The throbbing heart in one of South Africa's most neglected communities is called Where Rainbows Meet.


GOOD Leader Patricia de Lille, and officials Brett Herron and Shaun August, visited the community training centre on International Mandela Day to oversee the disinfection of its classrooms and laboratories so that training can resume.


In the meantime, under lockdown, Where Rainbows Meet has taken on the responsibility of feeding the people. It is co-ordinating 37 community kitchens in the area providing a nutritious meal to 10 200 people every day.


The entire undertaking is funded by donations and fuelled by members of the local and surrounding communities; it receives no government support.

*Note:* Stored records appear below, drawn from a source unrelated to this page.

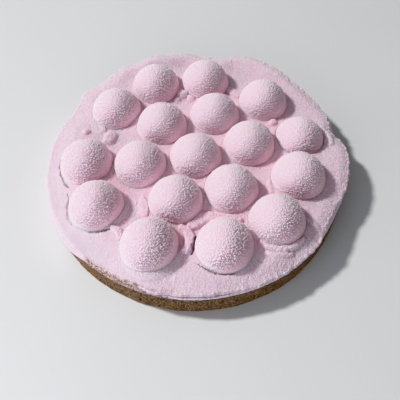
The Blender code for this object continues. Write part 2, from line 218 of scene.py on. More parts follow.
# Sprayed grain: its seed, sizes and heights, the level that counts as no height, and how its cells vary
GRAIN_SEED = 5
GRAIN_SIZE = 1.35
GRAIN_LEVEL = 0.6
LAYER_GRAIN = 0.6
SIDE_GRAIN = 0.35
DOME_GRAIN = 1.0
DOME_GRAINS = 35.0
DOME_LEVEL = 0.35
GRAIN_RADIUS = 0.63
JITTER_START = 0.15
JITTER_RANGE = 0.7
CELL_SHIFT = 8.0

# Where the spray and the light come from, and how facing them, from 1 to -1, makes the grain coarser and
# weaker, and where a pink painted shade goes on the side turned away and in the valleys between domes
SPRAY_AND_LIGHT_FROM = (-0.62, 0.1, 0.78)
SLANT_GRAIN = 0.85
SLANT_FROM = 0.75
SLANT_SOFT = 0.45
SHADED_LOSS = 0.8
SHADE_FROM = 0.05
SHADE_SOFT = 0.3
SHADE_PINK_FROM = 0.35
SHADE_PINK_SOFT = 0.75
VALLEY_SHADE_PINK = 0.9

# A dome's smooth foot, and how far its surface is drawn in so that the grain stays inside the solid
FLANGE_HEIGHT = 2.6
FLANGE_WIDTH = 0.35
DOME_INSET = 0.3

# Baked base: sizes and depths of its pores, size of its crumb, and how far its lowest edge is drawn in
PORE_SIZE = 1.9
PORE_DEPTH = 0.75
SMALL_PORE_SIZE = 1.15
SMALL_PORE_DEPTH = 0.45
CRUMB_SIZE = 1.3
LOW_EDGE_INSET = 0.5

# Pockets under the domes: where the wall starts and ends and where faces are left out, inside the foot
WALL_INSET = 0.8
FLOOR_INSET = 1.6
HIDDEN_INSET = 2.6

# Rows and cells of the meshes
TOP_CELLS = 330
ROUND_ROWS = 3
SIDE_ROWS = 16
DOME_CELLS = 184
FOOT_ROWS = 5
BASE_COLUMNS = 1260
BASE_ROWS = 24

# Colours of the sprayed velvet: grain tops, hollows painted darker as shade between the grains, and slow
# mottling
LAYER_VELVET = (0xE8D4DE, 0xE3CAD6, 0xE4CCD7)
DOME_VELVET = (0xF3E1E9, 0xDCBECB, 0xF0DAE4)
# Pink painted shade on the domes' side turned from the light and in the valleys between domes
PAINTED_SHADE_PINK = 0xF6CDD9
THICK_SPRAY = 0xDCCDD5
# Painted shadow in the cracks and along the split at the front edge
CRACK_SHADE = 0x84606E
SMEAR_DARK = 0x7C5F5A
SMEAR_PALE = 0xC4AAA4

# Colours of the baked crumb; the darkest is painted shade in the pores
PORE_SHADE_BROWN = 0x3A2B20
CRUMB_BROWN = 0x9A8069
DUSK_BROWN = 0x54402F
FLECK_BROWN = 0xB4946F
PATCH_BROWN = 0x86694E

# Input numbers of the node that stretches a value and of the node that mixes two colours
VALUE, FROM_LOW, FROM_HIGH, TO_LOW, TO_HIGH = range(5)
SHARE, UNDER, OVER = 0, 6, 7

# Turns the grid behind the grain off the object's own axes
GRAIN_TURN = np.array(((0.36, 0.48, -0.8), (-0.8, 0.6, 0.0), (0.48, 0.64, 0.6)))


def smoothstep(value):
    """0 below 0, 1 above 1, and 3t^2 - 2t^3 between."""
    t = np.clip(value, 0.0, 1.0)
    return t * t * (3.0 - 2.0 * t)


def turn_between(bearing, middle):
    """Angle from one bearing to another, the short way round, in degrees."""
    return (bearing - middle + 180.0) % 360.0 - 180.0


def bell(bearing, middle, spread):
    """Bell curve round the edge: e to the minus half the square of turn over spread."""
    return np.exp(-0.5 * (turn_between(bearing, middle) / spread) ** 2)


def plateau(bearing, middle, spread):
    """Flat-topped stretch of the edge: e to the minus half the fourth power of turn over spread."""
    return np.exp(-0.5 * (turn_between(bearing, middle) / spread) ** 4)


def swells(bearing, features):
    """Sum of bell curves, each times its amount."""
    total = np.zeros_like(bearing)
    for middle, spread, amount in features:
        total = total + amount * bell(bearing, middle, spread)
    return total


def raggedness(bearing, amount, seed):
    """Sum of sine waves round the edge with seeded starts."""
    draw = np.random.default_rng(seed)
    total = np.zeros_like(bearing)
    for waves in RAGGED_WAVES:
        total = total + np.sin(np.radians(bearing * waves + draw.uniform(0.0, 360.0)))
    return total * amount / math.sqrt(len(RAGGED_WAVES))


def scattered(cell, seed):
    """Repeatable value from 0 to 1 for whole-number cells: bits mixed by large odd factors and shifts."""
    cell = cell.astype(np.uint32)
    mixed = cell[..., 0] * np.uint32(73856093) ^ cell[..., 1] * np.uint32(19349663)
    mixed = mixed ^ cell[..., 2] * np.uint32(83492791) ^ np.uint32(seed * 40503 + 7)
    mixed = (mixed ^ (mixed >> np.uint32(15))) * np.uint32(2246822519)
    mixed = (mixed ^ (mixed >> np.uint32(13))) * np.uint32(3266489917)
    mixed = mixed ^ (mixed >> np.uint32(16))
    return (mixed & np.uint32(0xFFFFFF)).astype(np.float32) / float(0xFFFFFF)


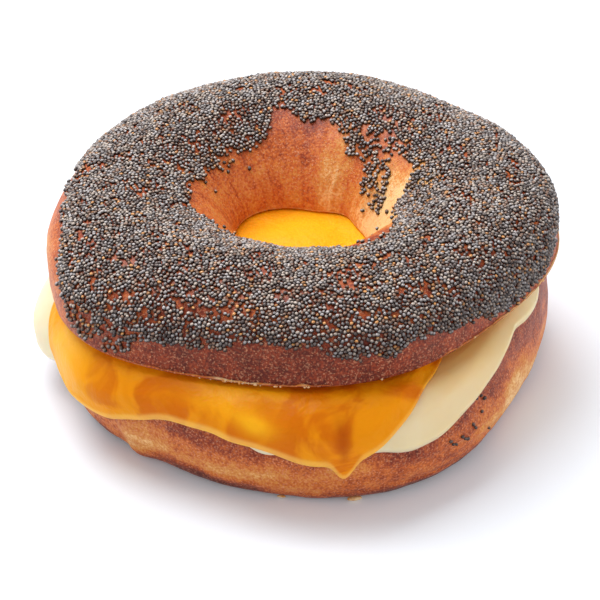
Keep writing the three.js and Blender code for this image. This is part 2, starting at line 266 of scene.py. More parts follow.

Where Rainbows Meet is in Vrygrond, one of the oldest informal settlements in Cape Town. Located near Muizenberg, it was originally settled by members of the fishing community more than 80 years ago.


Director and co-founder of the organisation, Mymoena Scholtz, has worked in Vrygrond for 25 years. In 2008 she responded to the community's demand for a skills development initiative of its own, and Where Rainbows Meet was born. It provides computer, sewing and food gardening training, among other learning activities.


"We usually cook for 500 people, too, but the coronavirus has caused incredible levels of stress in the community. We are responding to the peoples' needs. We have earned the peoples' trust because what we do is directed by them, and for them.


"Vygrond desperately needs government's support. It shouldn't matter which party is in power. The needs of the people who live here should be recognised and taken care of just as they are in other communities.


"From a training perspective, Vrygrond is evolving. But in a physical sense, it hasn't moved anywhere," Ms Scholtz said.


Aunty Pat said: "It is very humbling to visit Vrygrond on International Mandela Day. It is humbling because the conditions in Vrygrond are not the conditions in which Madiba believed our people should be forced to live. It is humbling to see the energy and spirit of the community, with this caring organisation, doing work that government should do."